**Aim:**
Report all lines from the entries below in which "Blender" appears.

[Begin Entries shown]

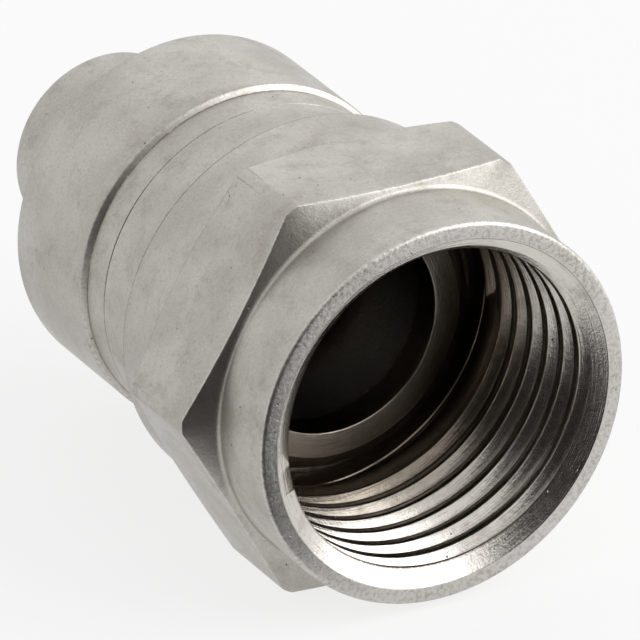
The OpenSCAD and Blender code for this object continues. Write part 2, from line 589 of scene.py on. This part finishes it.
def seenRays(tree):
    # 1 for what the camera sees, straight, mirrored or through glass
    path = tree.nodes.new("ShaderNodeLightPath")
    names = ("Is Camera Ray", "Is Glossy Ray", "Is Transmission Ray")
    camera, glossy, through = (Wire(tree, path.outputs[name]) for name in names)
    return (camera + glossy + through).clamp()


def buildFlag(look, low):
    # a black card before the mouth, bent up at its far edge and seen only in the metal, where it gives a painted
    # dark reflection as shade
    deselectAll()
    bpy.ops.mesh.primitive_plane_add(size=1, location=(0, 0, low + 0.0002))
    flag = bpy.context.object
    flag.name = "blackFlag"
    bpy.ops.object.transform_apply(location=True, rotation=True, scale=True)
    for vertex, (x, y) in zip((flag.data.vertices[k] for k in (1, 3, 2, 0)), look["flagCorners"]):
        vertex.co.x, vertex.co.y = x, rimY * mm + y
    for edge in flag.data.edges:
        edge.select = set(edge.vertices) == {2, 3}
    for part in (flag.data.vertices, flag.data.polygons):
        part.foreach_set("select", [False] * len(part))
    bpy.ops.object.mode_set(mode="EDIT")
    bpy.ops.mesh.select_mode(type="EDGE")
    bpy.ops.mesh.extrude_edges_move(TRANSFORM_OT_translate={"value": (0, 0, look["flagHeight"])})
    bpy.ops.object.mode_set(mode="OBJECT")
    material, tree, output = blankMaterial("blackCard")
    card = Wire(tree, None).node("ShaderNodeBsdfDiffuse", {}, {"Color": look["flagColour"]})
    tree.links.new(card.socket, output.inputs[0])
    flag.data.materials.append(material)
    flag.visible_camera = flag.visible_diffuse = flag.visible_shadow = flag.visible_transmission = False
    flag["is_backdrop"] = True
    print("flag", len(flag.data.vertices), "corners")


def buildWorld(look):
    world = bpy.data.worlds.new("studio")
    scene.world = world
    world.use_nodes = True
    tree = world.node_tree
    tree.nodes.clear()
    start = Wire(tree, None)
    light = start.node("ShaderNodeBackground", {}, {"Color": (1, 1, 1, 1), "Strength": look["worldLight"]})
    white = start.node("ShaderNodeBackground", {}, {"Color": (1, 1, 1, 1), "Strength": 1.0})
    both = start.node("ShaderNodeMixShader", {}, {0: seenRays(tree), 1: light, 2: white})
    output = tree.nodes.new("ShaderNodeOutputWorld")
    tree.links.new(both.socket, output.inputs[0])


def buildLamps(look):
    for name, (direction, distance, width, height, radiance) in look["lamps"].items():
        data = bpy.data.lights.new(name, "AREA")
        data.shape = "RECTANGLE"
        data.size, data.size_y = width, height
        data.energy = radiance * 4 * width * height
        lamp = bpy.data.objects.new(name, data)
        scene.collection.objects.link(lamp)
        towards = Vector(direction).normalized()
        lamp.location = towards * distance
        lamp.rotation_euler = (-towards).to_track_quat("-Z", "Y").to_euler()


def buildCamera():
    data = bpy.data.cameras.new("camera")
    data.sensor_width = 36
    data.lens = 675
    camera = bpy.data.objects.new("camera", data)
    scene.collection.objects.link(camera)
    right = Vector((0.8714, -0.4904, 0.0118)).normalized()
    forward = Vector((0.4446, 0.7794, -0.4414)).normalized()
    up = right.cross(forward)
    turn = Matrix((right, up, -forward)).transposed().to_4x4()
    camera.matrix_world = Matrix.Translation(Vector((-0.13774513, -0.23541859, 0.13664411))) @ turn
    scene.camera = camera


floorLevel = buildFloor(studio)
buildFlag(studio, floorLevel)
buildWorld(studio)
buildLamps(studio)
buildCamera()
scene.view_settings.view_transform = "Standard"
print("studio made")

[End Entries shown]
[Begin Entries shown]

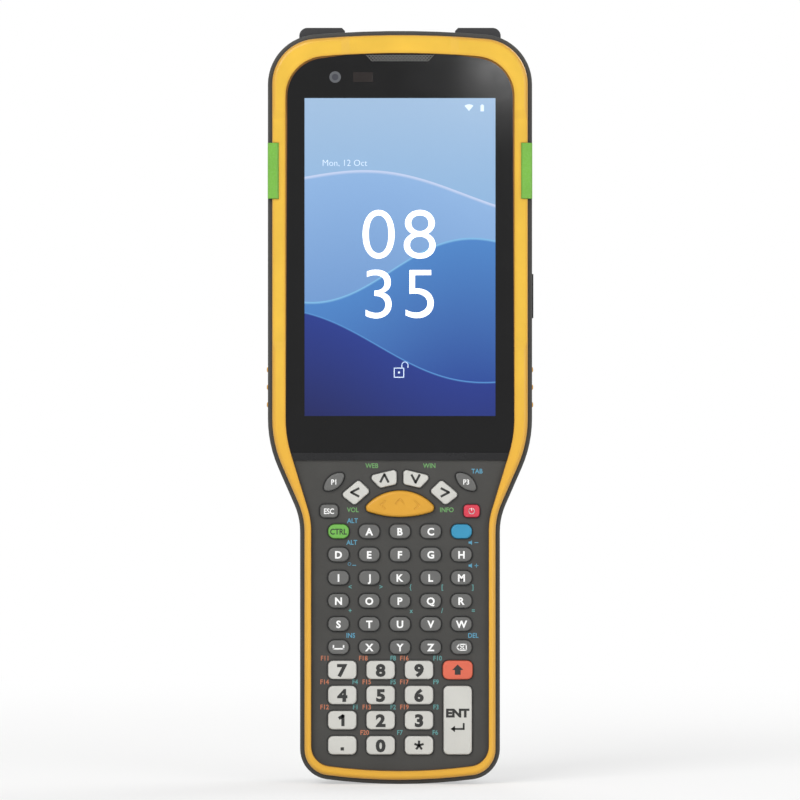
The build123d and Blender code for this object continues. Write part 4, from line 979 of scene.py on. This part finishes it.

[End Entries shown]
[Begin Entries shown]

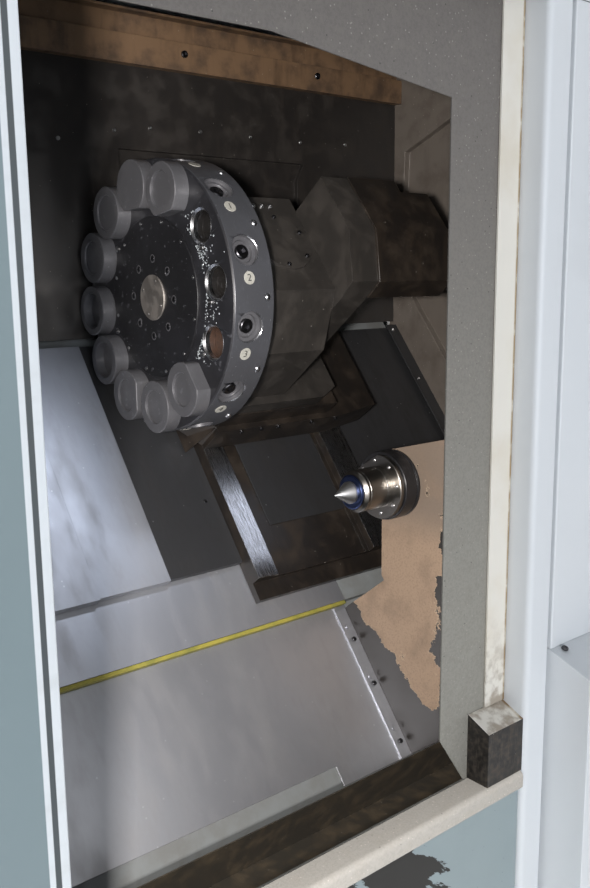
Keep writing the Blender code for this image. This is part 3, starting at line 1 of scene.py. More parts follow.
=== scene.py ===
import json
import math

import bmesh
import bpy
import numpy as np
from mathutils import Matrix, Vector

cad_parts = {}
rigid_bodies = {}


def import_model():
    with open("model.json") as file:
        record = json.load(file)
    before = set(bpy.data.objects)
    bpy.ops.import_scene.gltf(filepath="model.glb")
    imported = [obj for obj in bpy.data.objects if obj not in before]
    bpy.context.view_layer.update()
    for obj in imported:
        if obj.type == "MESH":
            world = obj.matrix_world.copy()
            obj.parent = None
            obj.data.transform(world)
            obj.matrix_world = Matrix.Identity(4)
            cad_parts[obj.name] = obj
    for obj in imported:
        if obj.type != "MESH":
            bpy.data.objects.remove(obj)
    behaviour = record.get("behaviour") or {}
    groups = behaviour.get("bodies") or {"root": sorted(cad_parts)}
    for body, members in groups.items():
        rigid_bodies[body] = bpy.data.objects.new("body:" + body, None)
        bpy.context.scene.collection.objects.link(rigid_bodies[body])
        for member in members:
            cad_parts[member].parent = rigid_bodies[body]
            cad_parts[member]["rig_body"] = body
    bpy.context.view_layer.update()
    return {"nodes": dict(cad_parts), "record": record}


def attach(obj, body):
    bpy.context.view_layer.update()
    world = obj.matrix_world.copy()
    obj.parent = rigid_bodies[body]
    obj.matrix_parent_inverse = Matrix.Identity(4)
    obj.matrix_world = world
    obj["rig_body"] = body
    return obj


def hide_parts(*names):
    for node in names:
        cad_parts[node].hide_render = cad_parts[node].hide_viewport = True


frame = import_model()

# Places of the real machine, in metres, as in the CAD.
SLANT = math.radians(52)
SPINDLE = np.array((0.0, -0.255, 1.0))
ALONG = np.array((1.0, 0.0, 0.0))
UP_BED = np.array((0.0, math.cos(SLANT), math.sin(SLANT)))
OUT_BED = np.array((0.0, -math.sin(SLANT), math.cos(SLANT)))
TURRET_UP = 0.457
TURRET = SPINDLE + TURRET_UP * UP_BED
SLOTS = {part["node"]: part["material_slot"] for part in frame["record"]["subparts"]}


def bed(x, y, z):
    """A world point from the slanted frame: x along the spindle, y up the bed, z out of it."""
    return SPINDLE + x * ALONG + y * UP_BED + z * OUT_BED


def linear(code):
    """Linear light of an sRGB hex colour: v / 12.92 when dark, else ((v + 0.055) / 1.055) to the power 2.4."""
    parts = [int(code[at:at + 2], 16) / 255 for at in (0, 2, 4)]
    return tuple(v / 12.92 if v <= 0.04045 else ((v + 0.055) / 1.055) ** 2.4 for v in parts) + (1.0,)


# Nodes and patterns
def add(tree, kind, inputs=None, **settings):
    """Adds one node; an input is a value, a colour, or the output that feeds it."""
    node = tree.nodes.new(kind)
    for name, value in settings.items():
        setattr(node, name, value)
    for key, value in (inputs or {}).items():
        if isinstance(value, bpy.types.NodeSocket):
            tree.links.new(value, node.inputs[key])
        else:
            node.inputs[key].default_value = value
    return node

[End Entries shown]

**Answer to this problem:**
The OpenSCAD and Blender code for this object continues. Write part 2, from line 589 of scene.py on. This part finishes it.
The build123d and Blender code for this object continues. Write part 4, from line 979 of scene.py on. This part finishes it.
Keep writing the Blender code for this image. This is part 3, starting at line 1 of scene.py. More parts follow.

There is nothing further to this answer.